The main point - operation is performing outside of CPU.
When you're writing any compute-bound operation, which will use CPU for it execution without any IO, there's nothing to wait here. So, APM coludn't help - if you need CPU, you need thread - you need thread pool.
I think, but I'm not sure, that you can create your own asynchronous methods. For example creating a new thread and wait for it to finish some work (db query, ...).
In term of overall system performance probably it is not useful, as you say you just create another thread. But for example if you work on IIS, the original request thread can be used for other requests while you are waiting for the 'background' operation.
I think that IIS has a fixed number of threads (thread pool), so in this case can be useful.
I mean , If I want to create my own asynchronous methods like
BeginMyDelay(int ms,...){..} , EndMyDelay(...). I couldn't done it
without tie a blocked thread to it....correct?

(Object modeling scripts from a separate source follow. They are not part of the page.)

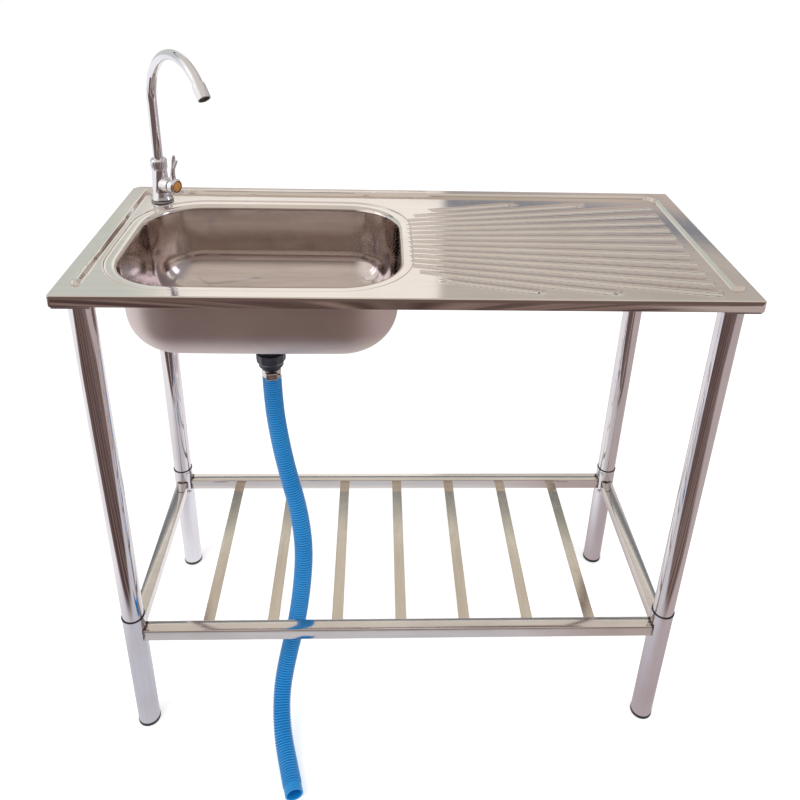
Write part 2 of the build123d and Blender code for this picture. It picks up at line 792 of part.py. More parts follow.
def make_aerator(path):
    """Nozzle sleeve on the spout's end with its mesh insert."""
    tip = path @ 1
    down = path % 1
    mouth = Plane(origin=tip - down * aerator_overlap, z_dir=down)
    with BuildPart() as nozzle:
        with BuildSketch(mouth):
            Circle(aerator_radius)
        extrude(amount=aerator_length)
        chamfer(nozzle.edges(), 0.8)
        with BuildSketch(mouth):
            Circle(spout_radius + slip_clearance)
        extrude(amount=aerator_overlap, mode=Mode.SUBTRACT)
        with BuildSketch(mouth.offset(aerator_overlap)):
            Circle(aerator_radius - aerator_wall)
        extrude(amount=aerator_length, mode=Mode.SUBTRACT)
    finish(nozzle, "aerator")
    with BuildPart() as insert:
        with BuildSketch(mouth.offset(aerator_length - aerator_insert_thickness - 2)):
            Circle(aerator_radius - aerator_wall - slip_clearance)
            with GridLocations(3.4, 3.4, 4, 4):
                Rectangle(1.8, 1.8, mode=Mode.SUBTRACT)
        extrude(amount=aerator_insert_thickness)
    finish(insert, "aerator_insert")


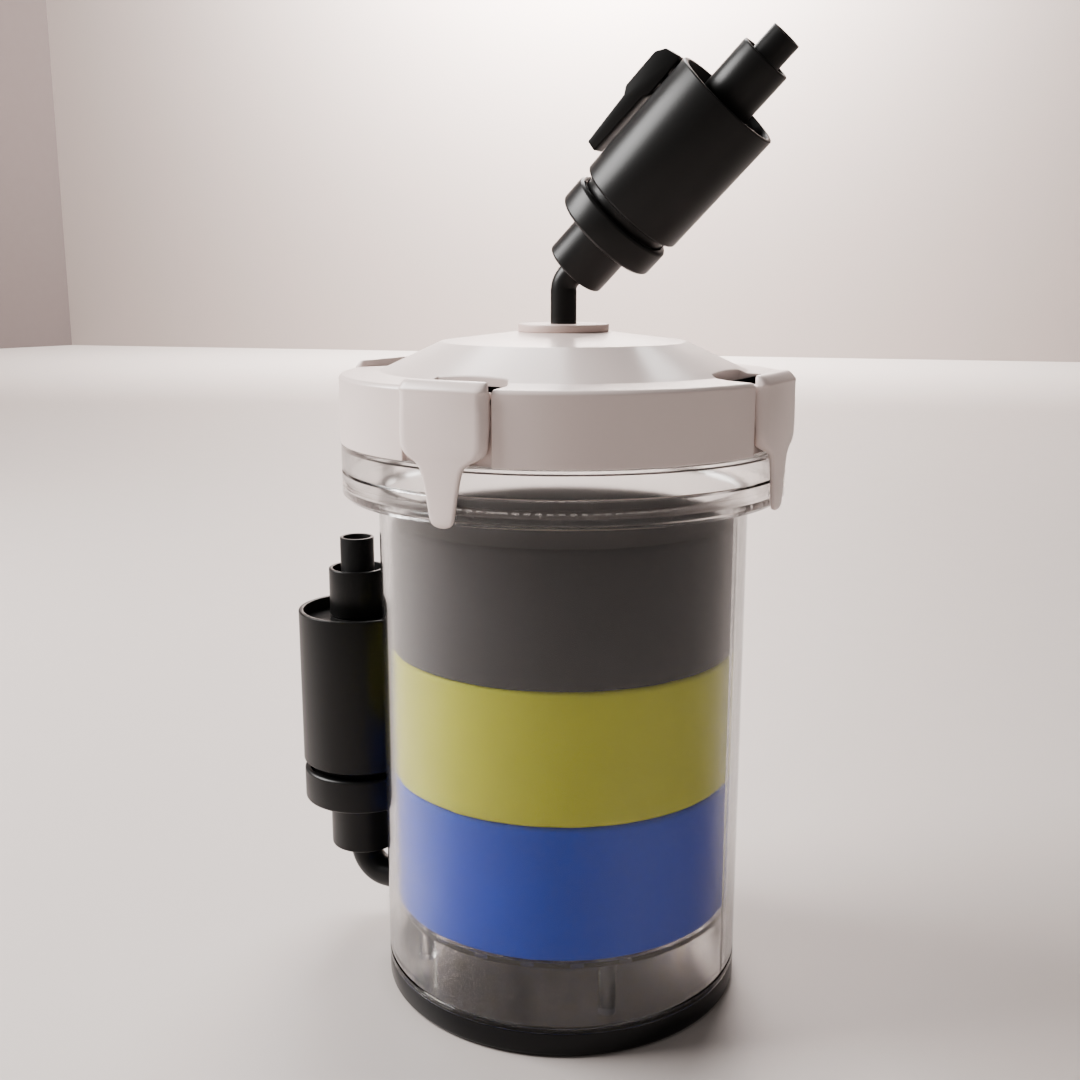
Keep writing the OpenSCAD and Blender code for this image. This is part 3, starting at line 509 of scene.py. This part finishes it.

While I've not dug into the implementation of async, I can't see any reason why one couldn't do this.
The simplest way would be to use existing libraries that help [e.g. timers] or some sort of event system IIRC.
However even if you don't want to use any library helpers then you're stuck with a problem... the 'blocked thread'.
Sure the code does look something like this:
while (true){
foreach (var item in WaitingTasks)
if (item.Ready())
/*fire item, and remove it from tasks*/;
/*Some blocking action*/
}
Thing is - 'Some blocking action' doesn't have to be 'blocking'. You could yield/sleep the thread, or use it to process some data. For example, the Unity Game Engine does a similar thing with Coroutines - where the same thread that processes all the code also checks to see if various coroutines [that have been delayed due to time] need to be updated. Replace /*Some blocking action*/ with ProcessGameLoop().
Hoe that helps, feel free to ask questions/post corrections etc.